**INSTRUCTIONS FOR THE TASK:**
Going from the top of the data below, give again each line through the one containing "return [(SPLINT_FOOT, INNER_NEAR)]", both ends kept.

**SUPPLIED MATERIAL:**
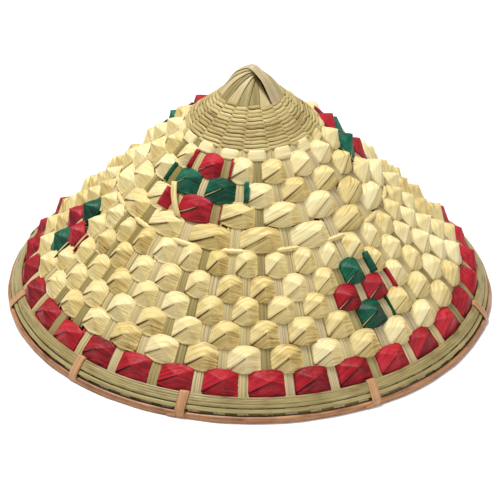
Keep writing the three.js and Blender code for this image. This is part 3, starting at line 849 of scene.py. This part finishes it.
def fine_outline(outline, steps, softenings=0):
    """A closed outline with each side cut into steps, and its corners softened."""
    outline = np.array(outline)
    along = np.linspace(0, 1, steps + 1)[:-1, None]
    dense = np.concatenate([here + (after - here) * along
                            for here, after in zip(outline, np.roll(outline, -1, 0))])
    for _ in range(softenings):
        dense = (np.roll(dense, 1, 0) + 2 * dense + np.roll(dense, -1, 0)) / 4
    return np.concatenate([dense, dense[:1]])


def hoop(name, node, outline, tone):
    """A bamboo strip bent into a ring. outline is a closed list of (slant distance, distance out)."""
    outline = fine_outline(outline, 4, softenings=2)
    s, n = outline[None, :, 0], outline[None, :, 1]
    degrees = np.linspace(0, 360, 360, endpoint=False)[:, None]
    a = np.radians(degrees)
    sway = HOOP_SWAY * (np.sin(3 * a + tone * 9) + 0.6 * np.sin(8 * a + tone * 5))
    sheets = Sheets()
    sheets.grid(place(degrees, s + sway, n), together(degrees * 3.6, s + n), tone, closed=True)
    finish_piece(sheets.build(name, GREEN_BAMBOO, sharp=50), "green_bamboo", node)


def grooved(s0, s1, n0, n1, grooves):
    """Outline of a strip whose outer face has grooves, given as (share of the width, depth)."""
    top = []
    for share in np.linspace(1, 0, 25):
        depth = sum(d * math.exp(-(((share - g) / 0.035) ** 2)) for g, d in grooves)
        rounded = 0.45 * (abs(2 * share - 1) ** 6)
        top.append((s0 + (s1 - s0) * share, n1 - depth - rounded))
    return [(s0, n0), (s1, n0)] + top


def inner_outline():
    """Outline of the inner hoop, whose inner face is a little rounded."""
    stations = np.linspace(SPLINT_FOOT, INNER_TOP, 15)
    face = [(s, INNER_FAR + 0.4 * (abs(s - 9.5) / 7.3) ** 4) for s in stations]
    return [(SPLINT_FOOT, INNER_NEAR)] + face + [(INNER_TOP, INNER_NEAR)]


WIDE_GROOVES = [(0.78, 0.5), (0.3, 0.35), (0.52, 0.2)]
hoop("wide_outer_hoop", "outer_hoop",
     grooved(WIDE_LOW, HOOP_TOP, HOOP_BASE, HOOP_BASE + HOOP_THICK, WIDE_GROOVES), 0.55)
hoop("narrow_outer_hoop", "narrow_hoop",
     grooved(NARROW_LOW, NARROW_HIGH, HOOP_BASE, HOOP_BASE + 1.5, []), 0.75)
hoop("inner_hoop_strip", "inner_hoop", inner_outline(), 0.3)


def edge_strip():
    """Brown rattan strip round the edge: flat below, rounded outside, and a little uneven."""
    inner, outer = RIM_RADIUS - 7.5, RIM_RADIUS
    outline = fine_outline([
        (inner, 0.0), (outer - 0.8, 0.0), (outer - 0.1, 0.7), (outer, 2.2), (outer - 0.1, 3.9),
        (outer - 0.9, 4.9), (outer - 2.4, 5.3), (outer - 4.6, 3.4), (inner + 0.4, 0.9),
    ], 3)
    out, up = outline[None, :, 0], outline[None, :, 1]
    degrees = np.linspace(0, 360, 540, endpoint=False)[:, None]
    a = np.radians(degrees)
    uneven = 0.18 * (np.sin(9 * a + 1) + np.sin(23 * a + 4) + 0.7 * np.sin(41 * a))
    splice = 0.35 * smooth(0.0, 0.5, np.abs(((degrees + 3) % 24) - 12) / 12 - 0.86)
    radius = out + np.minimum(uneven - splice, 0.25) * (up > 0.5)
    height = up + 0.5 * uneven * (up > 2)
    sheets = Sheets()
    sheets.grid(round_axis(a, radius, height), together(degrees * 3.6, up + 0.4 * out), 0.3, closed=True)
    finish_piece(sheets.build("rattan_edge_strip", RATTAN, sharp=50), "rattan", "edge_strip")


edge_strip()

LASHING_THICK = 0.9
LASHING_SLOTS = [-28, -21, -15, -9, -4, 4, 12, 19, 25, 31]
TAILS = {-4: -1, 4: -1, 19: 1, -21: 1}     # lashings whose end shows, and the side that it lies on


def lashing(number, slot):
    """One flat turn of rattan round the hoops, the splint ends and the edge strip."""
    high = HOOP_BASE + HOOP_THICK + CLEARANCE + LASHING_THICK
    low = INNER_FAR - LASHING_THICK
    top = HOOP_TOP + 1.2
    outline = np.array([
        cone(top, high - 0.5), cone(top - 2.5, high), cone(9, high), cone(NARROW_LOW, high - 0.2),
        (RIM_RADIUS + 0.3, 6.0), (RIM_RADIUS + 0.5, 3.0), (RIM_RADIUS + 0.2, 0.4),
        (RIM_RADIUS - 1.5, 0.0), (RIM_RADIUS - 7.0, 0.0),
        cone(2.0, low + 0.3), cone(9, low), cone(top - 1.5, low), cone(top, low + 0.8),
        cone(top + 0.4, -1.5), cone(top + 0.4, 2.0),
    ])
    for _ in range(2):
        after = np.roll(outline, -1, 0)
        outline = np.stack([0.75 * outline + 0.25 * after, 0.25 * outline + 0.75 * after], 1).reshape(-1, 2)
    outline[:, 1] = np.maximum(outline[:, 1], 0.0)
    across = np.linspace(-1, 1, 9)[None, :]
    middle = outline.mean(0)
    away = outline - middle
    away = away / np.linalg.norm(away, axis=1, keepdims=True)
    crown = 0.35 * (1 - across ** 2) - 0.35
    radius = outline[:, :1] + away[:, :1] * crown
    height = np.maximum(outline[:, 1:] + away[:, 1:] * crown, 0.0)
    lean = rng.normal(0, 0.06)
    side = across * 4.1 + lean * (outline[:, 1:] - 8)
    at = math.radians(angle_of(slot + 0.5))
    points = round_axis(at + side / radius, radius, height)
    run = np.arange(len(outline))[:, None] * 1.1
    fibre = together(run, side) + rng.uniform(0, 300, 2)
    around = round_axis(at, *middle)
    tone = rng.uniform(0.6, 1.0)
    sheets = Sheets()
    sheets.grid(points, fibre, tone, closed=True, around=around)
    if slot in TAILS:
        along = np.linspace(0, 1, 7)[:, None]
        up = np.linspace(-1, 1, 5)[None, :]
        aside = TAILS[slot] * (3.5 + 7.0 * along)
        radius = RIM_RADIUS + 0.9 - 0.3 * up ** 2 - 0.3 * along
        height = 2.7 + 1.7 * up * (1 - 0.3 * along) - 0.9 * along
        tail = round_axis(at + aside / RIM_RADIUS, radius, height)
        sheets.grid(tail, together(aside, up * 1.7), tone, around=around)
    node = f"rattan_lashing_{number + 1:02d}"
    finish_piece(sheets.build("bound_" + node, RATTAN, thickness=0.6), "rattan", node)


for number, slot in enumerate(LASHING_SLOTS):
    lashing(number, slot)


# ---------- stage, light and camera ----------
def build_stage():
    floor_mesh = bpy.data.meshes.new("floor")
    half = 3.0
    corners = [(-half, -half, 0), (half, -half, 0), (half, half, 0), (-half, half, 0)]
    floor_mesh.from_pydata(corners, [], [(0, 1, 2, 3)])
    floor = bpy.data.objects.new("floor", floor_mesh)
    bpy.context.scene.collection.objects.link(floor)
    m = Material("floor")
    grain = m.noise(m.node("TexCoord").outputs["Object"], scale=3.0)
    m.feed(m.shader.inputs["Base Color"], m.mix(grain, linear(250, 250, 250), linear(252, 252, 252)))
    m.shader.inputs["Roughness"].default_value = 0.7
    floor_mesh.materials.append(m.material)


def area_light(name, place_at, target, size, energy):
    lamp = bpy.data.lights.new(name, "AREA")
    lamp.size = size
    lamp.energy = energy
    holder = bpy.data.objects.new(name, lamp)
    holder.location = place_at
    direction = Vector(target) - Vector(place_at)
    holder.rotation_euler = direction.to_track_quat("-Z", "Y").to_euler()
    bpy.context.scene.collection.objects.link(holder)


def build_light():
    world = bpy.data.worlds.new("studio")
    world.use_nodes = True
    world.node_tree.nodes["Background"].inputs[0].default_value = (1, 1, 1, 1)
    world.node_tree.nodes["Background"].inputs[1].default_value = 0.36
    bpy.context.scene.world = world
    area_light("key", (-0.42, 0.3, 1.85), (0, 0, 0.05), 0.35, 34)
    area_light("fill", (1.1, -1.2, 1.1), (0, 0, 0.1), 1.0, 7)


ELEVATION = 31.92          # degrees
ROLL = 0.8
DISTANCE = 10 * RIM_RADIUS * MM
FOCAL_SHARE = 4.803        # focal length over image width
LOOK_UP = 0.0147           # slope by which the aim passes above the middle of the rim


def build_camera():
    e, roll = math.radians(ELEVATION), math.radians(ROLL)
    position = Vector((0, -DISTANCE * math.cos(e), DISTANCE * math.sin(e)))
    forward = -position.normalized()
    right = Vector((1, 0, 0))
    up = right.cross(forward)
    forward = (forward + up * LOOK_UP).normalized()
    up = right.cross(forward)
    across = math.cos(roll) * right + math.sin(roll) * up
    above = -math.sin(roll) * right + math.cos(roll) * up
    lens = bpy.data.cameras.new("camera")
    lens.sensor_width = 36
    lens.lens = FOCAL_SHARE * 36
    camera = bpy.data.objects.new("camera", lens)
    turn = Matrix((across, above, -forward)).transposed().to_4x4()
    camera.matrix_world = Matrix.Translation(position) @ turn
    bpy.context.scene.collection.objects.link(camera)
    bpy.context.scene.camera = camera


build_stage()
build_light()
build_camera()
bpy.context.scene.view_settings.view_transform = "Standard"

**RESULT:**
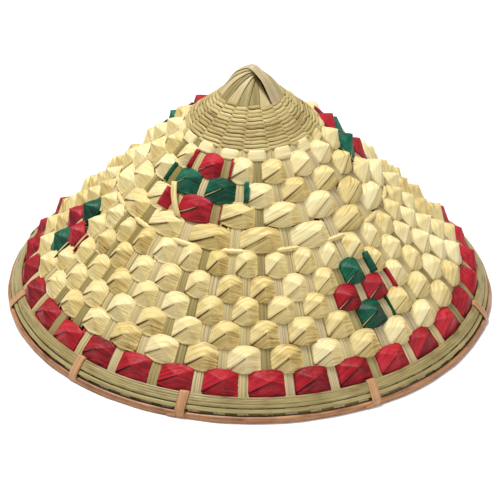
Keep writing the three.js and Blender code for this image. This is part 3, starting at line 849 of scene.py. This part finishes it.
def fine_outline(outline, steps, softenings=0):
    """A closed outline with each side cut into steps, and its corners softened."""
    outline = np.array(outline)
    along = np.linspace(0, 1, steps + 1)[:-1, None]
    dense = np.concatenate([here + (after - here) * along
                            for here, after in zip(outline, np.roll(outline, -1, 0))])
    for _ in range(softenings):
        dense = (np.roll(dense, 1, 0) + 2 * dense + np.roll(dense, -1, 0)) / 4
    return np.concatenate([dense, dense[:1]])


def hoop(name, node, outline, tone):
    """A bamboo strip bent into a ring. outline is a closed list of (slant distance, distance out)."""
    outline = fine_outline(outline, 4, softenings=2)
    s, n = outline[None, :, 0], outline[None, :, 1]
    degrees = np.linspace(0, 360, 360, endpoint=False)[:, None]
    a = np.radians(degrees)
    sway = HOOP_SWAY * (np.sin(3 * a + tone * 9) + 0.6 * np.sin(8 * a + tone * 5))
    sheets = Sheets()
    sheets.grid(place(degrees, s + sway, n), together(degrees * 3.6, s + n), tone, closed=True)
    finish_piece(sheets.build(name, GREEN_BAMBOO, sharp=50), "green_bamboo", node)


def grooved(s0, s1, n0, n1, grooves):
    """Outline of a strip whose outer face has grooves, given as (share of the width, depth)."""
    top = []
    for share in np.linspace(1, 0, 25):
        depth = sum(d * math.exp(-(((share - g) / 0.035) ** 2)) for g, d in grooves)
        rounded = 0.45 * (abs(2 * share - 1) ** 6)
        top.append((s0 + (s1 - s0) * share, n1 - depth - rounded))
    return [(s0, n0), (s1, n0)] + top


def inner_outline():
    """Outline of the inner hoop, whose inner face is a little rounded."""
    stations = np.linspace(SPLINT_FOOT, INNER_TOP, 15)
    face = [(s, INNER_FAR + 0.4 * (abs(s - 9.5) / 7.3) ** 4) for s in stations]
    return [(SPLINT_FOOT, INNER_NEAR)] + face + [(INNER_TOP, INNER_NEAR)]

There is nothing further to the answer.